He attended elementary and junior high school at Catholic Schools in Youngstown. In his spare time, he managed a paper route, no small feat considering the harsh winters of Ohio. For high school, he attended South High School of Youngstown, where he was an active member of the Debate team. He graduated in 1950.

In his early years, John worked in a variety of fields, beginning as a manager trainee for the WT Grant Company, an Ohio chain of department stores. Then in (year?) he began a yearlong stint as a Yard Clerk at the Republic Steel Transportation Division, reporting to the Yard Master. His varying duties included managing the railroad car movement, as well as maintaining up-to-date inventory counts of the numerous cars that traveled throughout the steel mill.

His collegiate years would take him to Tampa, Florida, where he attended Florida Christian College, majoring in Bible with a minor in Psychology. In his post-collegiate activities, he worked for the U.T. Medical Unit in Memphis, TN. He also began to take on numerous ministerial assignments in the cities of Miami and Marathon, Florida.

In 1952, he married Carolyn Bridges of Jacksonville, Florida on September the 8th. They would sire four children together, Phyllis, Darlene, John A. III, and Georga.

John’s ministerial duties would take his new family to Chattanooga in 1955. He served as a pastor for two area churches: Tiftonia Church of Christ and Eastdale Church of Christ, from 1955 to 1959. But he wouldn’t stay long, as a new ministerial opportunity opened in Rochester, NY, where he served from 1959 to 1962. Chattanooga beckoned the Cupp family once again at the end of ‘62, when he took on the pastoral duties for Tyner Church of Christ, as well as the St. Elmo Church of Christ. He would continue to serve as minister for these churches until 1980.
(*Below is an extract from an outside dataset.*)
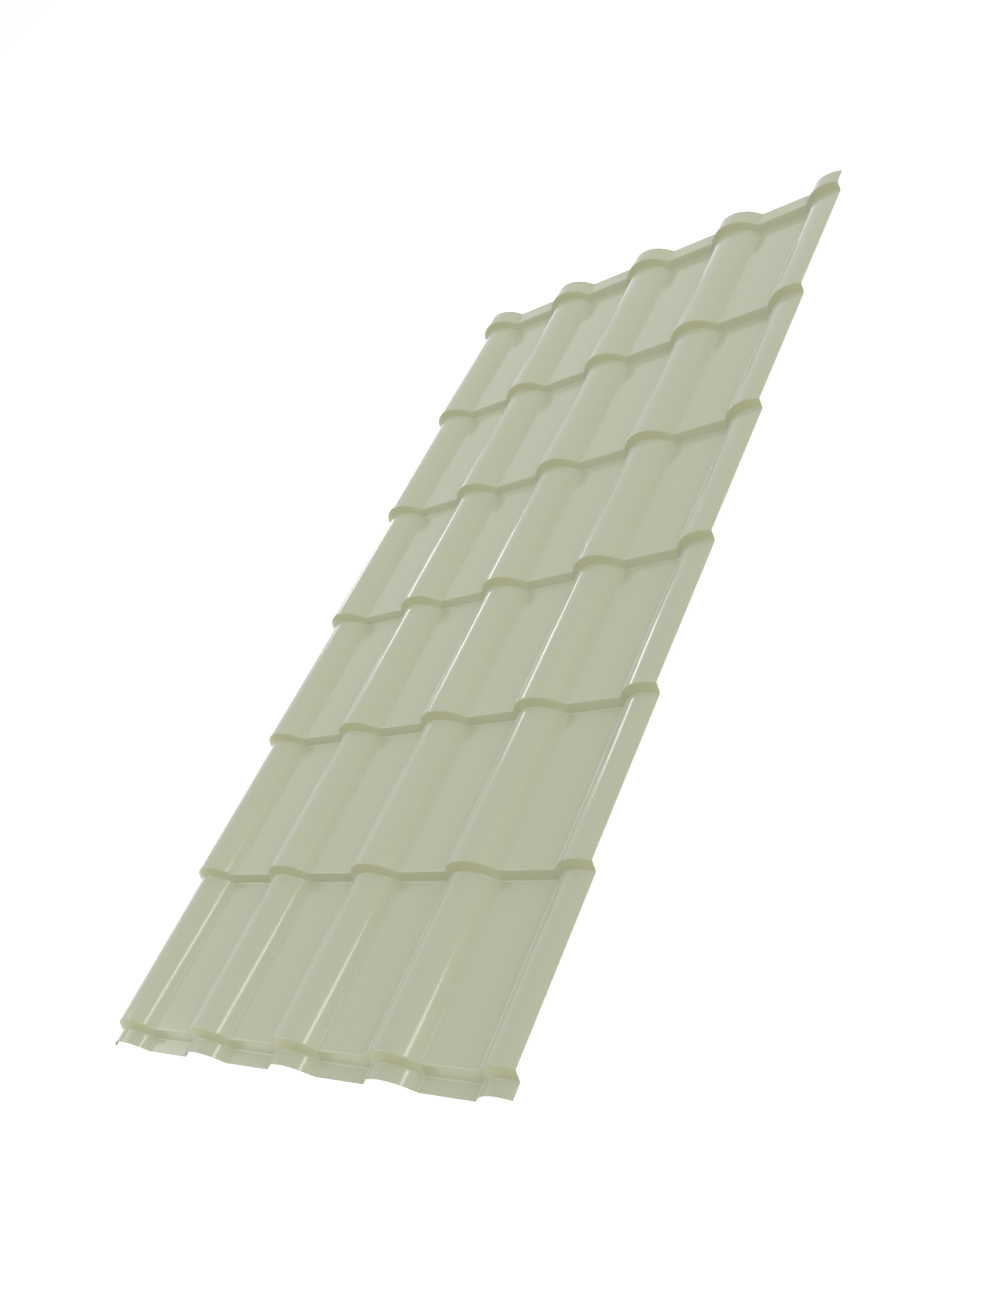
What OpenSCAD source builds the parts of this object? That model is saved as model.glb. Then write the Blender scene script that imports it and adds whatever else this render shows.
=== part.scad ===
/* [Wave] */
// Distance from one crest to the next across the sheet
wave_pitch = 275; // [250:1:320]
// Height of a crest above the valleys
crest_height = 32.4; // [22:0.1:38]
// Width of a crest where its arc would meet the valley
crest_width = 139.6; // [120:0.2:160]
// Inside bend radius where a crest runs into a valley
valley_bend_radius = 6; // [3:0.5:10]
// Full crests with a valley on their right, counted across the sheet
wave_count = 4; // [2:1:5]

/* [Side edges] */
// Height of the narrow crest on the left edge, which goes under the next sheet
lap_crest_height = 30; // [22:0.1:38]
// Width of that narrow crest where its arc would meet the valley
lap_crest_width = 133; // [110:1:140]
// How far the sheet runs past the middle of its last crest on the right edge
cover_lip = 33.2; // [10:0.2:50]

/* [Tile steps] */
// Distance from one step to the next up the slope
step_pitch = 350; // [300:5:400]
// Height that each step is pressed
step_height = 17.6; // [10:0.2:22]
// Length of the sloping face of a step, seen from above
step_run = 10.8; // [8:0.2:24]
// Bend radius at the top and the foot of a step
step_bend_radius = 3; // [1:0.5:5]
// Number of steps up the sheet
step_count = 7; // [2:1:8]
// Length of the short flat below the first step
eaves_stub = 28.8; // [15:0.2:60]
// Length of the short flat above the last step
ridge_stub = 43.8; // [15:0.2:80]

/* [Steel] */
// Thickness of the coated steel
sheet_thickness = 0.5; // [0.4:0.05:1]

/* [Hidden] */
// Straight pieces that stand for one crest arc and for one bend
crest_facets = 14;
bend_facets = 2;

// Radius of an arc from its width and its height
function arc_radius(width, height) = (width * width / 4 + height * height) / (2 * height);

// Angle at which a crest arc meets the round bend beside it
function bend_angle(radius, height) =
    acos((radius - height + valley_bend_radius) / (radius + valley_bend_radius));

// A profile point holds the place across, the height and the slope angle there
function crest_point(middle, radius, height, angle) =
    [middle + radius * sin(angle), height - radius + radius * cos(angle), -angle];

// Half the width of a crest with the bends at its feet
function half_foot(radius, height) =
    (radius + valley_bend_radius) * sin(bend_angle(radius, height));

// Points over the top of a crest between two angles, from left to right
function crest_arc(middle, radius, height, from_angle, to_angle, facets) =
    [for (i = [0 : facets])
        crest_point(middle, radius, height, from_angle + (to_angle - from_angle) * i / facets)];

// Points of the bend at the right foot of a crest, down to the valley
function right_bend(middle, radius, height) =
    let (start = bend_angle(radius, height))
    [for (i = [1 : bend_facets])
        let (angle = start * (1 - i / bend_facets))
        [middle + half_foot(radius, height) - valley_bend_radius * sin(angle),
         valley_bend_radius * (1 - cos(angle)), -angle]];

// Points of the bend at the left foot of a crest, up from the valley
function left_bend(middle, radius, height) =
    let (finish = bend_angle(radius, height))
    [for (i = [0 : bend_facets - 1])
        let (angle = finish * i / bend_facets)
        [middle - half_foot(radius, height) + valley_bend_radius * sin(angle),
         valley_bend_radius * (1 - cos(angle)), angle]];

crest_radius = arc_radius(crest_width, crest_height);
crest_angle = bend_angle(crest_radius, crest_height);
lap_radius = arc_radius(lap_crest_width, lap_crest_height);
lap_angle = bend_angle(lap_radius, lap_crest_height);

// The first crest is narrower, and its right foot keeps the place of a full crest's
lap_middle = half_foot(crest_radius, crest_height) - half_foot(lap_radius, lap_crest_height);
lap_foot_angle = asin(lap_crest_width / 2 / lap_radius);
cover_angle = asin(cover_lip / crest_radius);
cover_facets = ceil(crest_facets * (crest_angle + cover_angle) / (2 * crest_angle));

// The whole wave profile, with zero across at the middle of a full first crest
wave_profile = concat(
    crest_arc(lap_middle, lap_radius, lap_crest_height, -lap_foot_angle, lap_angle, crest_facets),
    right_bend(lap_middle, lap_radius, lap_crest_height),
    [for (wave = [1 : wave_count - 1])
        let (middle = wave * wave_pitch)
        each concat(
            left_bend(middle, crest_radius, crest_height),
            crest_arc(middle, crest_radius, crest_height, -crest_angle, crest_angle, crest_facets),
            right_bend(middle, crest_radius, crest_height))],
    left_bend(wave_count * wave_pitch, crest_radius, crest_height),
    crest_arc(wave_count * wave_pitch, crest_radius, crest_height,
        -crest_angle, cover_angle, cover_facets));

// Slope angles of the steps and of the flats between them, up the sheet
step_angle = atan(step_height / step_run);
tile_fall_angle = -atan(step_height / (step_pitch - step_run));
bend_tangent = step_bend_radius * tan((step_angle - tile_fall_angle) / 2);
foot_angle = (step_angle + tile_fall_angle) / 2;

// A row holds the place up the slope, the height and the slope angle there
function row_point(place, height, run, angle, slope_angle) =
    [place + run * cos(slope_angle), height + run * sin(slope_angle), angle];

// Four rows make one step, with a short flat in place of each bend
function step_rows(step) =
    let (foot = step * step_pitch, top = foot + step_run)
    [row_point(foot, 0, -bend_tangent, (tile_fall_angle + foot_angle) / 2, tile_fall_angle),
     row_point(foot, 0, bend_tangent, (step_angle + foot_angle) / 2, step_angle),
     row_point(top, step_height, -bend_tangent, (step_angle + foot_angle) / 2, step_angle),
     row_point(top, step_height, bend_tangent, (tile_fall_angle + foot_angle) / 2, tile_fall_angle)];

eaves_row = [-eaves_stub, -eaves_stub * tan(tile_fall_angle), 0];
ridge_row = [
    (step_count - 1) * step_pitch + step_run + ridge_stub,
    step_height + ridge_stub * tan(tile_fall_angle),
    0];
slope_rows = concat(
    [eaves_row],
    [for (step = [0 : step_count - 1]) each step_rows(step)],
    [ridge_row]);

// The underside lies one thickness below the top, square to the surface
function under_point(point, row) =
    let (
        across = tan(point[2]),
        along = tan(row[2]),
        steepness = sqrt(1 + across * across + along * along))
    [point[0] + sheet_thickness * across / steepness,
     row[0] + sheet_thickness * along / steepness,
     point[1] + row[1] - sheet_thickness / steepness];

points_across = len(wave_profile);
rows_up = len(slope_rows);
layer_size = points_across * rows_up;
top_points = [for (row = slope_rows) for (point = wave_profile)
    [point[0], row[0], point[1] + row[1]]];
under_points = [for (row = slope_rows) for (point = wave_profile) under_point(point, row)];

// Number of a point in the list, with layer 0 for the top and 1 for the underside
function index(layer, row, column) = layer * layer_size + row * points_across + column;

top_faces = [for (r = [0 : rows_up - 2]) for (c = [0 : points_across - 2])
    [index(0, r, c), index(0, r + 1, c), index(0, r + 1, c + 1), index(0, r, c + 1)]];
under_faces = [for (r = [0 : rows_up - 2]) for (c = [0 : points_across - 2])
    [index(1, r, c), index(1, r, c + 1), index(1, r + 1, c + 1), index(1, r + 1, c)]];
side_faces = [for (r = [0 : rows_up - 2]) each [
    [index(0, r, 0), index(1, r, 0), index(1, r + 1, 0), index(0, r + 1, 0)],
    [index(0, r, points_across - 1), index(0, r + 1, points_across - 1),
     index(1, r + 1, points_across - 1), index(1, r, points_across - 1)]]];
end_faces = [for (c = [0 : points_across - 2]) each [
    [index(0, 0, c), index(0, 0, c + 1), index(1, 0, c + 1), index(1, 0, c)],
    [index(0, rows_up - 1, c), index(1, rows_up - 1, c),
     index(1, rows_up - 1, c + 1), index(0, rows_up - 1, c + 1)]]];

// Middle of the sheet across and along, which goes to the origin
left_edge = wave_profile[0][0];
right_edge = wave_profile[points_across - 1][0];
middle_across = (left_edge + right_edge) / 2;
middle_along = (eaves_row[0] + ridge_row[0]) / 2;

// One sheet of steel, rolled into waves across and pressed into steps up the slope
module tile_sheet() {
    color("#B6BAA3")
        translate([-middle_across, -middle_along, sheet_thickness])
            polyhedron(
                points = concat(top_points, under_points),
                faces = concat(top_faces, under_faces, side_faces, end_faces),
                convexity = 10);
}

tile_sheet();
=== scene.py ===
import math

import bmesh
import bpy
from mathutils import Matrix, Vector


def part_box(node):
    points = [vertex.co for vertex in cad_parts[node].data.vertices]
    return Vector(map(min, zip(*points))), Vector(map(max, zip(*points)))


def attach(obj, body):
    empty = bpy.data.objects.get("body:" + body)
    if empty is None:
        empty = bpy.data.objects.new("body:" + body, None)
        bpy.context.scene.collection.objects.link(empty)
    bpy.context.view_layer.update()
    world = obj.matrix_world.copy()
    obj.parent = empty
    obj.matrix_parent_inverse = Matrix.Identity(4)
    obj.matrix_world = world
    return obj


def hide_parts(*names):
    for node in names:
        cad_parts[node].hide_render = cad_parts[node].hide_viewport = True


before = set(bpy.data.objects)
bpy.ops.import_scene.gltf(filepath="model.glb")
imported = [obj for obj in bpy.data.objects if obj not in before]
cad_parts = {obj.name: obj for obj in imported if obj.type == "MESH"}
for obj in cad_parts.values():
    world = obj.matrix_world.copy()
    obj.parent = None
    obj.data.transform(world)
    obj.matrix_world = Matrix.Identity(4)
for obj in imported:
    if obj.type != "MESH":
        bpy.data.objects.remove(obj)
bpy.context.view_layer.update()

# Tile sheet: one piece of thin galvanised steel, painted on the coil before anything is
# shaped. A roll former bends it into waves, a press then sinks a step into it for each
# tile, and a shear cuts its ends. It lies loose on the undersides of its valleys.
STEEL = 0.0005
WAVE_PITCH = 0.275
CREST_HEIGHT = 0.0324
CREST_WIDTH = 0.1396
LAP_CREST_HEIGHT = 0.03
LAP_CREST_WIDTH = 0.133
VALLEY_BEND = 0.006
WAVES = 4
STEP_PITCH = 0.35
STEP_HEIGHT = 0.0176
STEP_RUN = 0.0108
STEP_BEND = 0.003
STEPS = 7
EAVES_STUB = 0.0288

# How finely each stretch of the sheet is divided. A flat has a short part at each end, so
# that the shading of a bend stays within the bend.
CREST_PARTS = 30
VALLEY_BEND_PARTS = 6
VALLEY_PARTS = 3
STEP_BEND_PARTS = 4
STEP_FACE_PARTS = 2
TILE_PARTS = 8
STUB_PARTS = 2
FLAT_END = 0.001

# Share of the pressed tone that a step has in the valleys, against its crests. The lower share
# # is painted shade: the steps on the crests are made deeper, to match the shade in the valleys
VALLEY_PRESS_AND_SHADE = 0.4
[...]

In addition to his ministerial duties, John began to actively participate in a number of other local organizations and institutions. He became the local PTA President at Bess T. Shepherd Elementary School from 1967 to 1969. From 1969 to 1971, he served as the new Sixth District PTA. And from 1967-1972, he served as a member of the State Board and State Chairman of Human Relations Committee.

John would also serve as a hospital chaplain for Memorial and Erlanger hospitals. From 1972 to 1975 he was the Assistant Director of Human Services at Memorial Hospital. And from 1974 to 1981, he was a member of the Chaplain‘s Advisory Staff at Erlanger Medical Center.

John‘s law enforcement career began at the Sheriff‘s Office in 1970, under Sheriff H.Q. Evatt. During this tenure, he would visit area schools, speaking to students about the dangers of drug addiction and trafficking.

In 1979, Sheriff Evatt promoted John to Director of Narcotics Information, where he would prove instrumental in the implentation of the D.A.R.E. Program. He was also appointed Consult to the U.S. Department of Education for the President‘s Drug-Free School Program, which evaluated 35 schools in 19 states on the effectiveness of their anti-drug policies and programs.

He was also instrumental in initiating the School Officer Resource Program, which started at Ooltewah High School, eventually spreading to other public schools in Hamilton County. This program installed law enforcement officers in schools, functioning as a mentor to students, as well as maintaining a command presence in safety situations.

In 1994, the current Sheriff H.Q. Evatt decided to retire. This prompted John to announce his desire to run as a Republican for the office of Sheriff of Hamilton County.

The newly elected Sheriff immediately set to work. One of his earliest successes was to have the West Side Annex (a former dilapidated K-Mart shopping center), converted into a proper Sheriff‘s facility.

Sheriff Cupp instituted a highly popular Domestic Violence Taskforce for Hamilton County. In 2002, Sheriff Cupp pushed for tougher methods of narcotic enforcement by creating the Hamilton County Meth Task Force.

He would also preside over a greatly desired shift-change for patrol officers, which changed the typical patrol shift from an 8-hour shift to 12-hours. This was enacted so that officers could actually have a Sunday off, twice a month.

In 2006, he ran for a fourth term but was defeated by another long-time employee of the Sheriff‘s Department, Billy Long. As of this writing, John remains active in ministry, and happily proclaims that he is "enjoying his retirement."